Surprise Factory: Cohesion: Coupling’s B Side - remember Constantine's equivalence? Cost of software is roughly equal to cost of change and that is roughly equal to cost of coupling. When trying to lower coupling seems too hard, try increasing cohesion instead.

The 3X Model - Explore / Expand / Extract. In Explore phase, you are experimenting trying to find a market fit. In Expand mode, you try to survive while scaling up. In Extract mode, you try to reduce costs of living. Software Design is mostly for the Extract phase. If your experiment cannot fail, then you know you are not in the Explore stage anymore.

How to spot sketchy people quickly? Controlling people often say things like "It didn't happen.", "It's not that bad.", "It's your fault anyway."

Tradeoffs - they contain goal, control, response curve and counter response curve. Beck sees them binary - two options only. 

YAGNI. Always try to do the simplest thing that could possibly work.

AI and Software Development

AI is not going to replace us.

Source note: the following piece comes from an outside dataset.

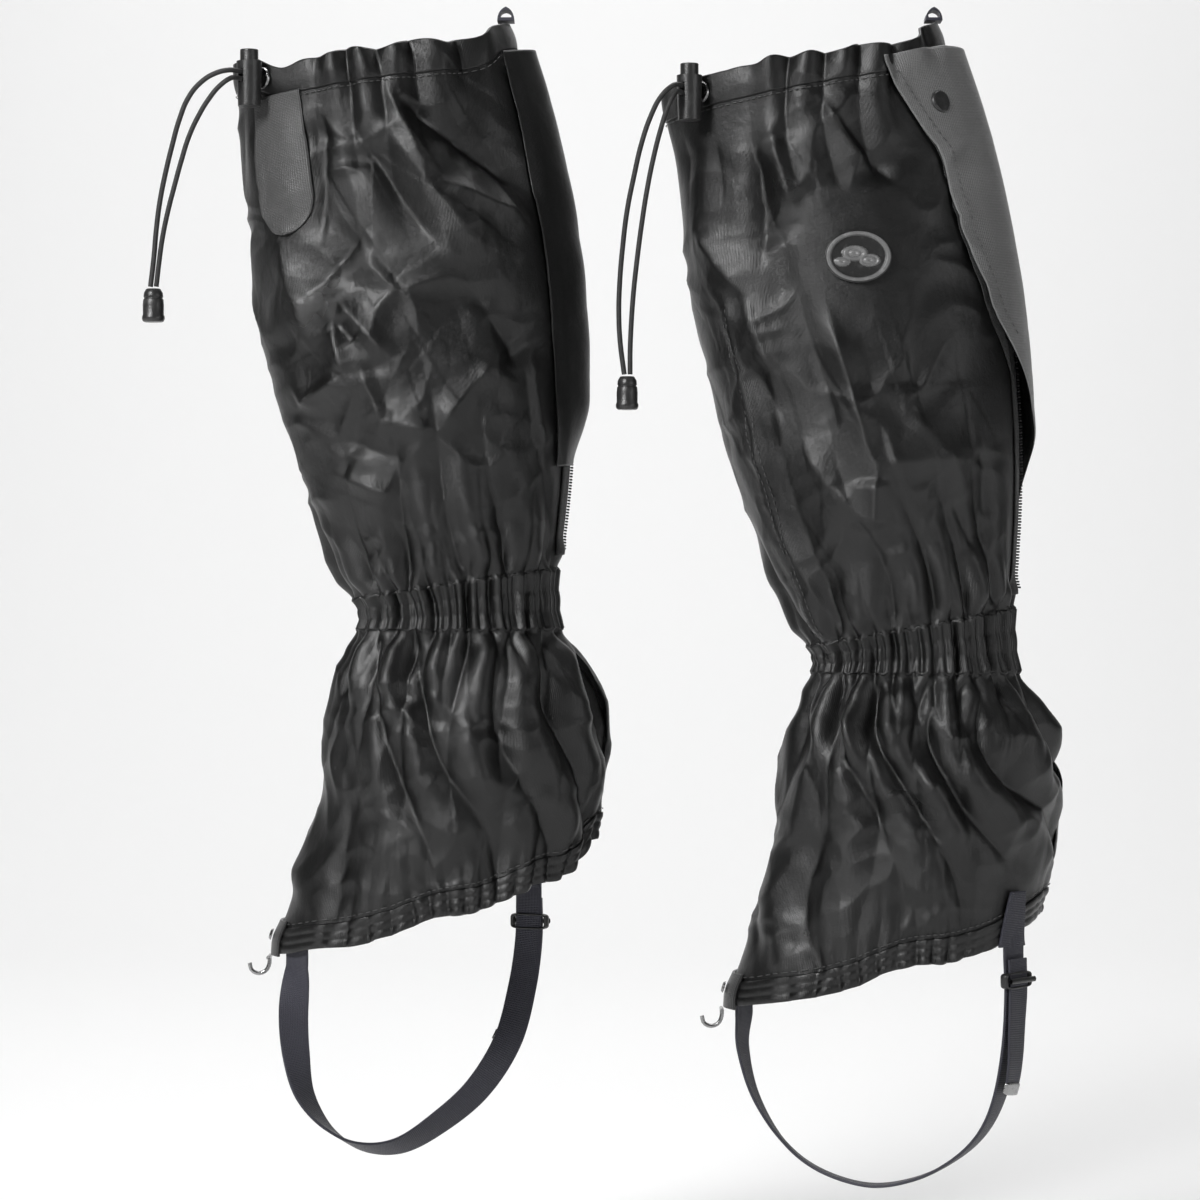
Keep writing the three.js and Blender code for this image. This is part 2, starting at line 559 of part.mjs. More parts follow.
function addStrap(gaiter) {
  const half = strapWall / 2;
  const outward = gaiter.tailSide;
  const tail = [half + gap, half + gap + strapWall].map((rise) => rise * outward).sort((a, b) => a - b);
  addPiece(gaiter, 'instep_strap',
    ribbon(strapFrames(gaiter, 0, 1, 30), strapWidth / 2, -half, half), webbing());
  addPiece(gaiter, 'strap_tail',
    ribbon(strapFrames(gaiter, gaiter.tailFrom, 0.96, 8), strapWidth / 2 - 0.3, ...tail), webbing());

  const buckleWall = 2.2;
  const frameShape = new THREE.Shape();
  const outerX = strapWidth / 2 + 0.6 + buckleWall;
  const outerY = strapWall + gap + 0.6 + buckleWall;
  frameShape.moveTo(-outerX, -outerY);
  frameShape.lineTo(outerX, -outerY);
  frameShape.lineTo(outerX, outerY);
  frameShape.lineTo(-outerX, outerY);
  frameShape.closePath();
  const window = new THREE.Path();
  window.moveTo(-outerX + buckleWall, -outerY + buckleWall);
  window.lineTo(-outerX + buckleWall, outerY - buckleWall);
  window.lineTo(outerX - buckleWall, outerY - buckleWall);
  window.lineTo(outerX - buckleWall, -outerY + buckleWall);
  window.closePath();
  frameShape.holes.push(window);
  const geometry = new THREE.ExtrudeGeometry(frameShape, { depth: 4, bevelEnabled: false });
  geometry.translate(0, 0, -2);
  const [frame] = strapFrames(gaiter, 0.93, 1, 1);
  const buckle = addPiece(gaiter, 'strap_buckle', geometry, plastic());
  const out = frame.face.clone().multiplyScalar(outward);
  const side = new THREE.Vector3().crossVectors(out, frame.tangent);
  buckle.quaternion.setFromRotationMatrix(new THREE.Matrix4().makeBasis(side, out, frame.tangent));
  buckle.position.copy(frame.point).addScaledVector(out, (strapWall + gap) / 2);
  addStrapAnchor(gaiter);
}

// The strap's heel end hangs from a tapered tape on the outside of the hem.
function addStrapAnchor(gaiter) {
  const low = hemEdge(gaiter)(gaiter.strapRear) - 3;
  const high = low + 24;
  const edges = (height) => {
    const half = THREE.MathUtils.mapLinear(height, low, high, 8.5, 5);
    return [gaiter.strapRear - half, gaiter.strapRear + half];
  };
  addPiece(gaiter, 'strap_anchor',
    clothPatch(gaiter, low, high, edges, 0.5 + gap + 0.2, strapWall, 4, 4), webbing());
}

// ---- trim on the cloth ----
function addTongue(gaiter) {
  const height = 42;
  const halfAngle = 15;
  const high = gaiter.upperHeight - channelHeight - 4;
  const low = high - height;
  const edges = (at) => {
    const rounding = Math.min(1, ((at - low) / height) * 2.2);
    const half = halfAngle * Math.sqrt(Math.max(0.06, 1 - (1 - rounding) ** 2));
    return [lockAngle - 4 - half, lockAngle - 4 + half];
  };
  addPiece(gaiter, 'lock_tongue', clothPatch(gaiter, low, high, edges, gap + 0.1, 1, 7, 5), greyNylon());
}

function addBadge(gaiter) {
  const oval = new THREE.Shape();
  oval.absellipse(0, 0, 15.5, 12, 0, 2 * Math.PI);
  const plate = new THREE.ExtrudeGeometry(oval, { depth: 0.8, bevelEnabled: false, curveSegments: 12 });
  seatOn(gaiter, addPiece(gaiter, 'badge', plate, plastic()),
    gaiter.upperHeight * 0.66, gaiter.outer * 90, gap);
}

// ---- the pair ----
for (const gaiter of gaiters) {
  gaiter.shape = shape(gaiter);
  const loopRise = 7;             // the loop's top over the rear peak of the top edge
  const loopTop = placeOnAxis(gaiter, gaiter.shape.heel(gaiter.upperHeight + gaiter.peak) - bandWall / 2,
    0, gaiter.upperHeight + gaiter.peak);
  gaiter.ankle = new THREE.Vector3(gaiter.loopX - loopTop.x, 0, -loopRise - loopTop.z);
  addShells(gaiter);
  addHangingLoop(gaiter);
  addZip(gaiter);
  addFlap(gaiter);
  addCordLock(gaiter);
  addCords(gaiter);
  addFrontCorner(gaiter);
  addStrap(gaiter);
  (gaiter.side === 'left' ? addBadge : addTongue)(gaiter);
}

export default group;
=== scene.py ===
import json
import math

import bmesh
import bpy
import numpy as np
from mathutils import Matrix, Vector, noise
from mathutils.bvhtree import BVHTree


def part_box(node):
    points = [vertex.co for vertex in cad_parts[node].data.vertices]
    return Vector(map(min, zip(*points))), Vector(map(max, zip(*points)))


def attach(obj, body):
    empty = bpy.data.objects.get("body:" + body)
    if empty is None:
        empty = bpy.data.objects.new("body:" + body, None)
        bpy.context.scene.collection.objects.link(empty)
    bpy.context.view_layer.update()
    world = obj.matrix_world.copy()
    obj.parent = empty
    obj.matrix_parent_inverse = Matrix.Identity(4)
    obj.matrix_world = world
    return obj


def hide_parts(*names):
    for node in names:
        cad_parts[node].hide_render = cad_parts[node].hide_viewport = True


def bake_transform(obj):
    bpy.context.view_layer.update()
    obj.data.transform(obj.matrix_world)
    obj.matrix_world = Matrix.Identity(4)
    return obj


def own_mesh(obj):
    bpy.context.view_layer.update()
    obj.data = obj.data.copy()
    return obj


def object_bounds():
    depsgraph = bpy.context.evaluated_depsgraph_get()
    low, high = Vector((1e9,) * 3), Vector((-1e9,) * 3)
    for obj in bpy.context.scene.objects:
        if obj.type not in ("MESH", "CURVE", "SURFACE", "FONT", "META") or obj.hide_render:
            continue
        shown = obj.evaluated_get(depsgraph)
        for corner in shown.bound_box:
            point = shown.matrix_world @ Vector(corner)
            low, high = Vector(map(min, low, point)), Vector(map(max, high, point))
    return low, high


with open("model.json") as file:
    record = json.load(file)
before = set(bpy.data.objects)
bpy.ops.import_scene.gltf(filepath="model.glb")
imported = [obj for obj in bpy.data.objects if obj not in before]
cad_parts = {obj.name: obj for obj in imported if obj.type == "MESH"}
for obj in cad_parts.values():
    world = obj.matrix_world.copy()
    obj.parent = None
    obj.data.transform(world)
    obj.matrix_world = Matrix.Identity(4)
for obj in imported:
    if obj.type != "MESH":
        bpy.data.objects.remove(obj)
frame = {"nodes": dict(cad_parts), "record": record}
cadLow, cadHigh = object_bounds()
sides = ("right", "left")
print("frame loaded")


# camera
cameraSettings = {"lens": 100, "sensor": 36, "viewHeight": 0.576, "centre": (0.0456, 0.0, -0.284)}


def addObject(name, data):
    added = bpy.data.objects.new(name, data)
    bpy.context.scene.collection.objects.link(added)
    return added


def addCamera():
    data = bpy.data.cameras.new("camera")
    data.lens = cameraSettings["lens"]
    data.sensor_width = cameraSettings["sensor"]
    camera = addObject("camera", data)
    away = cameraSettings["viewHeight"] * cameraSettings["lens"] / cameraSettings["sensor"]
    centre = Vector(cameraSettings["centre"])
    camera.location = centre - Vector((0, away, 0))
    camera.rotation_euler = (math.radians(90), 0, 0)
    bpy.context.scene.camera = camera


addCamera()


# shared helpers
def mix(a, b, share):
    return a + (b - a) * share


def smooth(low, high, value):
    share = min(1.0, max(0.0, (value - low) / (high - low)))
    return share * share * (3 - 2 * share)


def bump(value, centre, reach):
    away = abs(value - centre) / reach
    return 0.0 if away > 1 else 0.5 + 0.5 * math.cos(away * math.pi)


def wrapDegrees(degrees):
    return (degrees + 180) % 360 - 180


def catmull(a, b, c, d, share):
    slope, bend, rest = c - a, 2 * a - 5 * b + 4 * c - d, 3 * b - a - 3 * c + d
    return 0.5 * (2 * b + slope * share + bend * share ** 2 + rest * share ** 3)


def jointOf(name):
    return next(j for j in frame["record"]["behaviour"]["joints"] if j["name"] == name)


def meshObject(name, bm, material, shade=True):
    mesh = bpy.data.meshes.new(name)
    bm.to_mesh(mesh)
    bm.free()
    for polygon in mesh.polygons:
        polygon.use_smooth = shade
    mesh.materials.append(material)
    return addObject(name, mesh)


def tellKit(piece, body, slot, nodes):  # a piece without a body is left unparented
    if body:
        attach(piece, body)
    if nodes:
        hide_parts(*nodes)
    return piece


def finishPiece(name, bm, material, body, slot, nodes=(), shade=True):
    return tellKit(meshObject(name, bm, material, shade), body, slot, nodes)


def thicken(piece, wall, offset=-1.0):
    solid = piece.modifiers.new("wall", "SOLIDIFY")
    solid.thickness = wall
    solid.offset = offset


def roundEdges(piece, width, segments=2, limit=40):
    bevel = piece.modifiers.new("edges", "BEVEL")
    bevel.width = width
    bevel.segments = segments
    bevel.limit_method = "ANGLE"
    bevel.angle_limit = math.radians(limit)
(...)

Business people will state their desires in plain English? I don't think so. This idea is not new. It was called COBOL. CASE. 4GL. CASE. Etc.

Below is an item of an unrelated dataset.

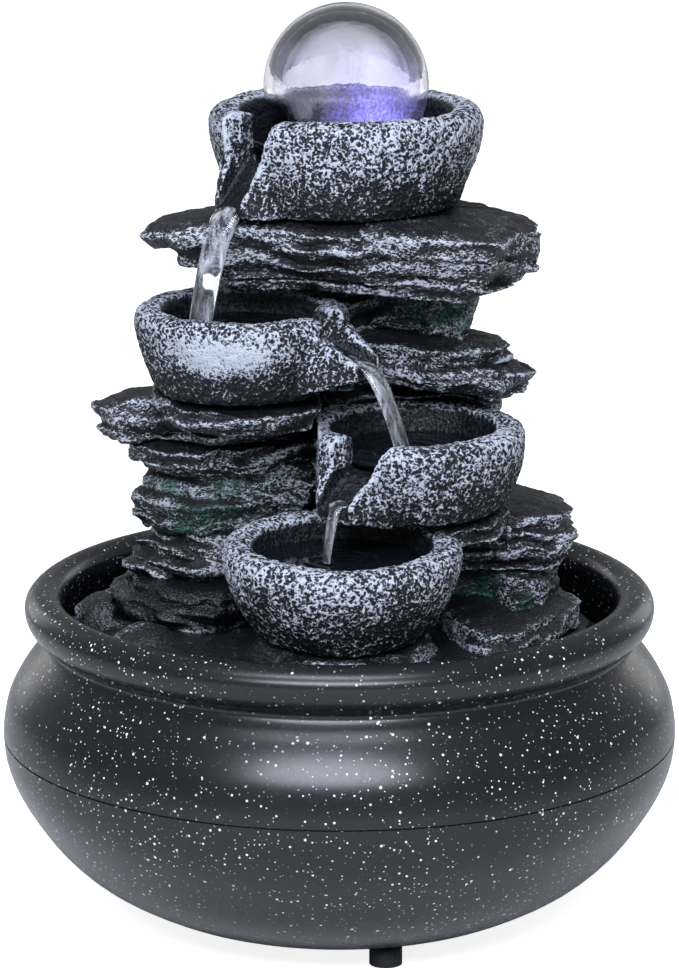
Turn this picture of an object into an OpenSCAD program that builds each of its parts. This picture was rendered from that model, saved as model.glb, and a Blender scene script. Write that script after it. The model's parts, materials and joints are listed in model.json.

Inventions, like efficient steam engine did not mean reduction of consumption of coal, but the opposite. If we make programming cheaper, it will lead to more programming and more need for programmers.

AI might be useful for learning / growing instead of dumbing us down. It is not used this way yet.

All AI demos are about adding new features. What about keeping structure healthy? Without that, we will need to program the whole thing from scratch every time. Two favorite Beck's questions: "What does the structure need to make this following feature easy to implement? How can we get there in tiny safe steps?"

Does AI really shorten the feedback cycle? AI makes bigger and bigger decisions. How do we know they are the right ones? Where is the feedback loop? How can AI help to connect programmers with common interests?